== Supplied information ==

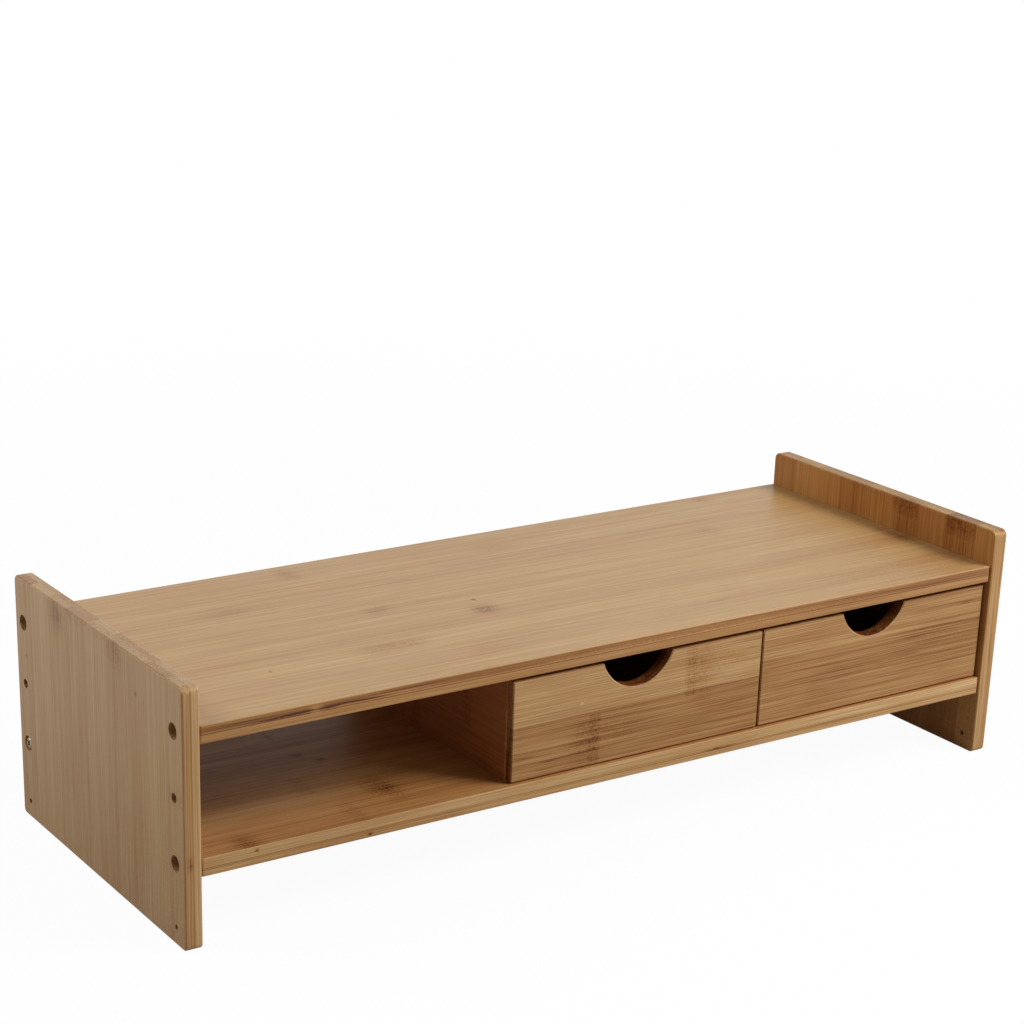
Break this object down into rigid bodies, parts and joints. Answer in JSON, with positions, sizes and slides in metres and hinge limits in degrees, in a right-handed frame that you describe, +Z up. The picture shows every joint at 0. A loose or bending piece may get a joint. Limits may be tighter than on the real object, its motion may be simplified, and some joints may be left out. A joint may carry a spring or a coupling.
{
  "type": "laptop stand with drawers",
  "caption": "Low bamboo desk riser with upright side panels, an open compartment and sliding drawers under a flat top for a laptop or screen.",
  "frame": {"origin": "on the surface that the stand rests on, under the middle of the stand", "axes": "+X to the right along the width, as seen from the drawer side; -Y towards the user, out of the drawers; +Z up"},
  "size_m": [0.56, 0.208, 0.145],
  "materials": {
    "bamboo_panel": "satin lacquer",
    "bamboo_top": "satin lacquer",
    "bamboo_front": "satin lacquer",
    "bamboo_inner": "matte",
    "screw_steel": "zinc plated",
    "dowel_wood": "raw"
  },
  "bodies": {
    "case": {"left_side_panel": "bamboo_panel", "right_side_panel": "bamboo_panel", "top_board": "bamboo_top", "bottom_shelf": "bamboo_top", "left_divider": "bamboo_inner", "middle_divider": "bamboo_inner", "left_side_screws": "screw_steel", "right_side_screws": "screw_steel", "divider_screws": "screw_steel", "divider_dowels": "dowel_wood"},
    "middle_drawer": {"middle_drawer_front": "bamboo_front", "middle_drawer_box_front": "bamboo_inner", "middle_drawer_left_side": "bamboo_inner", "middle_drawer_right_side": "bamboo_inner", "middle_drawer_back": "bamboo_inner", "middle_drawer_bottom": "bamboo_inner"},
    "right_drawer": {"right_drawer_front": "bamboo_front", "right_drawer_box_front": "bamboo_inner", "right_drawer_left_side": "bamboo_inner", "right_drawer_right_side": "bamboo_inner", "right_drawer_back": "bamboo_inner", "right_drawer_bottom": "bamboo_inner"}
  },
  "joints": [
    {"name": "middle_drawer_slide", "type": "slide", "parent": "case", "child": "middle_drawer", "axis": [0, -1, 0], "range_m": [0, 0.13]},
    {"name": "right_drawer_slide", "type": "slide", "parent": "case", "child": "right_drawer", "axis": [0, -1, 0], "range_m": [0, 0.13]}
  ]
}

===

Copy out every line of the data above, exactly as given.

* _Written answer_:
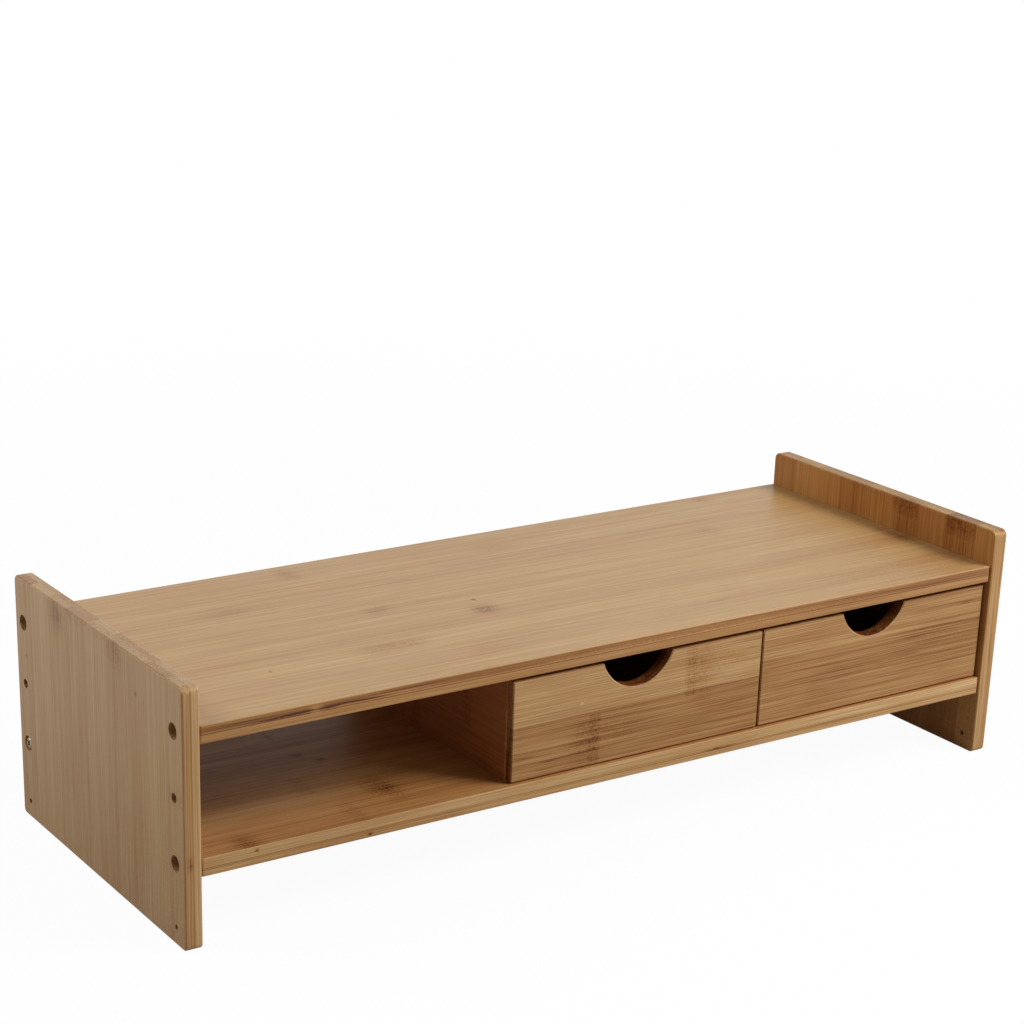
Break this object down into rigid bodies, parts and joints. Answer in JSON, with positions, sizes and slides in metres and hinge limits in degrees, in a right-handed frame that you describe, +Z up. The picture shows every joint at 0. A loose or bending piece may get a joint. Limits may be tighter than on the real object, its motion may be simplified, and some joints may be left out. A joint may carry a spring or a coupling.
{
  "type": "laptop stand with drawers",
  "caption": "Low bamboo desk riser with upright side panels, an open compartment and sliding drawers under a flat top for a laptop or screen.",
  "frame": {"origin": "on the surface that the stand rests on, under the middle of the stand", "axes": "+X to the right along the width, as seen from the drawer side; -Y towards the user, out of the drawers; +Z up"},
  "size_m": [0.56, 0.208, 0.145],
  "materials": {
    "bamboo_panel": "satin lacquer",
    "bamboo_top": "satin lacquer",
    "bamboo_front": "satin lacquer",
    "bamboo_inner": "matte",
    "screw_steel": "zinc plated",
    "dowel_wood": "raw"
  },
  "bodies": {
    "case": {"left_side_panel": "bamboo_panel", "right_side_panel": "bamboo_panel", "top_board": "bamboo_top", "bottom_shelf": "bamboo_top", "left_divider": "bamboo_inner", "middle_divider": "bamboo_inner", "left_side_screws": "screw_steel", "right_side_screws": "screw_steel", "divider_screws": "screw_steel", "divider_dowels": "dowel_wood"},
    "middle_drawer": {"middle_drawer_front": "bamboo_front", "middle_drawer_box_front": "bamboo_inner", "middle_drawer_left_side": "bamboo_inner", "middle_drawer_right_side": "bamboo_inner", "middle_drawer_back": "bamboo_inner", "middle_drawer_bottom": "bamboo_inner"},
    "right_drawer": {"right_drawer_front": "bamboo_front", "right_drawer_box_front": "bamboo_inner", "right_drawer_left_side": "bamboo_inner", "right_drawer_right_side": "bamboo_inner", "right_drawer_back": "bamboo_inner", "right_drawer_bottom": "bamboo_inner"}
  },
  "joints": [
    {"name": "middle_drawer_slide", "type": "slide", "parent": "case", "child": "middle_drawer", "axis": [0, -1, 0], "range_m": [0, 0.13]},
    {"name": "right_drawer_slide", "type": "slide", "parent": "case", "child": "right_drawer", "axis": [0, -1, 0], "range_m": [0, 0.13]}
  ]
}